In some cultures today being Christian warrants death, while in others, the death of your reputation. Christians are branded as intolerant, and some of their teachings as hate crimes and offensive, because they question the true good of certain lifestyle and moral choices and suggest a better way. Ideologues want to relegate religious expression of any kind to the private sphere: no public displays of religion, no influence of religion on state or politics. But it’s very hard to be a-religious, because man is meant for God, and it is natural for him to give expression to that need through religion. In the end attempts to be a-religious simply make a religion out of something else–the State, an ideology, individual liberty to the exclusion of anyone else’s, etc. They lash out at anything that would question who God truly is, but as Jesus says today, “They will do this because they have not known either the Father or me.” How will they find out if we do not tell them?

Let’s pray today for persecuted Christians, and also for the strength to not be bullied into leaving our faith in the privacy of our own home, out of the conviction that the Gospel is not just good for us, but good for society.

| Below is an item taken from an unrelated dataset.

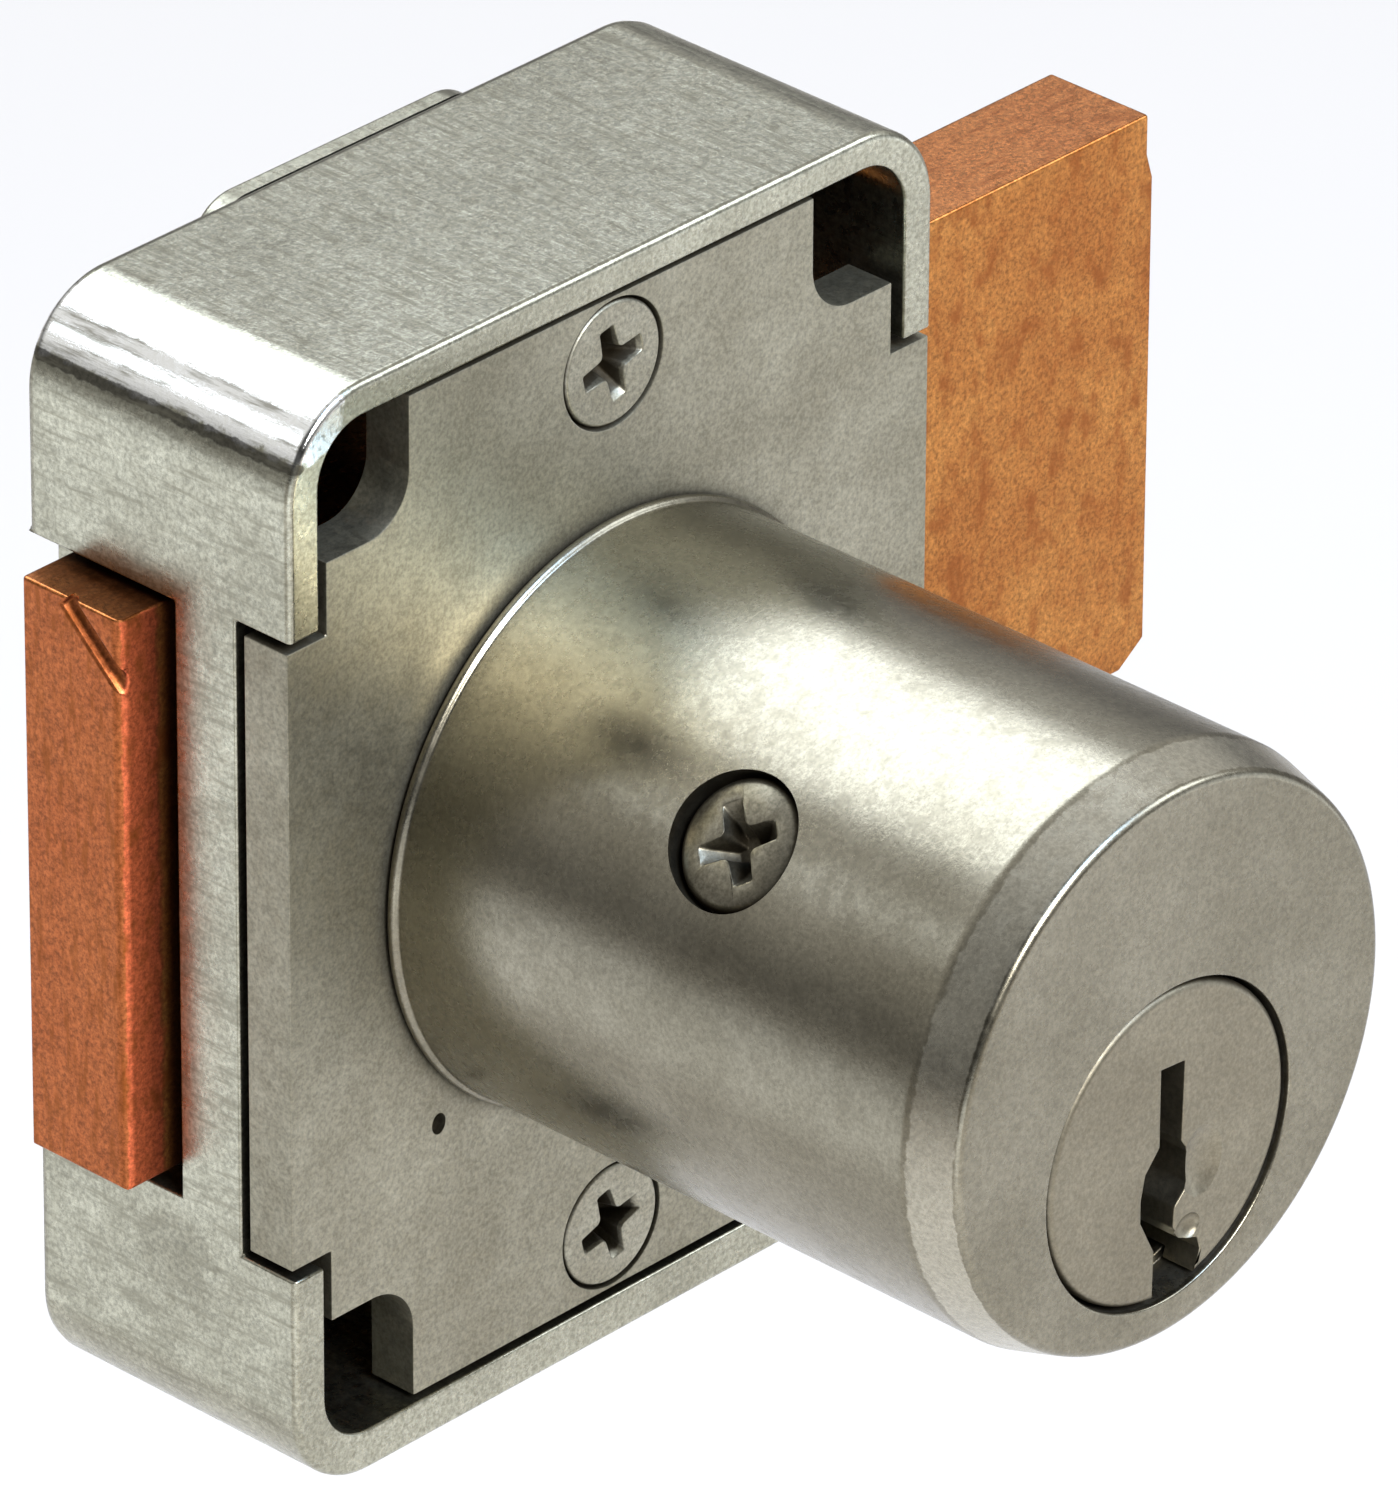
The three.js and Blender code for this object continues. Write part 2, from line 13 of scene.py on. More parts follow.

Readings: Acts 16:11–15; Psalm 149:1b–6a, 9b; John 15:26–16:4a.

Sixth Sunday of Easter

Over the last few weeks of Easter readings we’ve seen the Church gradually understand that the Gospel was meant to go beyond the confines of Judaism to other cultures and, ultimately, to every culture, including Cornelius. In today’s First Reading we see one of the culminating moments in the early Church: the Holy Spirit helping the first disciples to take the Gospel everywhere.

With this reading we see a glimpse of what we’ll celebrate in two weeks on Pentecost Sunday: God the Holy Spirit gives life and growth to the Church, often unperceived except with the eyes of faith, and even then in subtle ways. The Holy Spirit also helps the bishops, the successors of the Apostles, to bring souls to the Church and to baptism in Jesus’ name, because God’s action, Father, Son, and Holy Spirit, always leads to unity.

Let’s ask the Holy Spirit to help us over the last two weeks of this Easter season to take our Christian living to new frontiers in God’s service and sharing the Gospel.

Readings: Acts 10:25–26, 34–35, 44–48; Psalm 98:1–4; 1 John 4:7–10; John 15:9–17.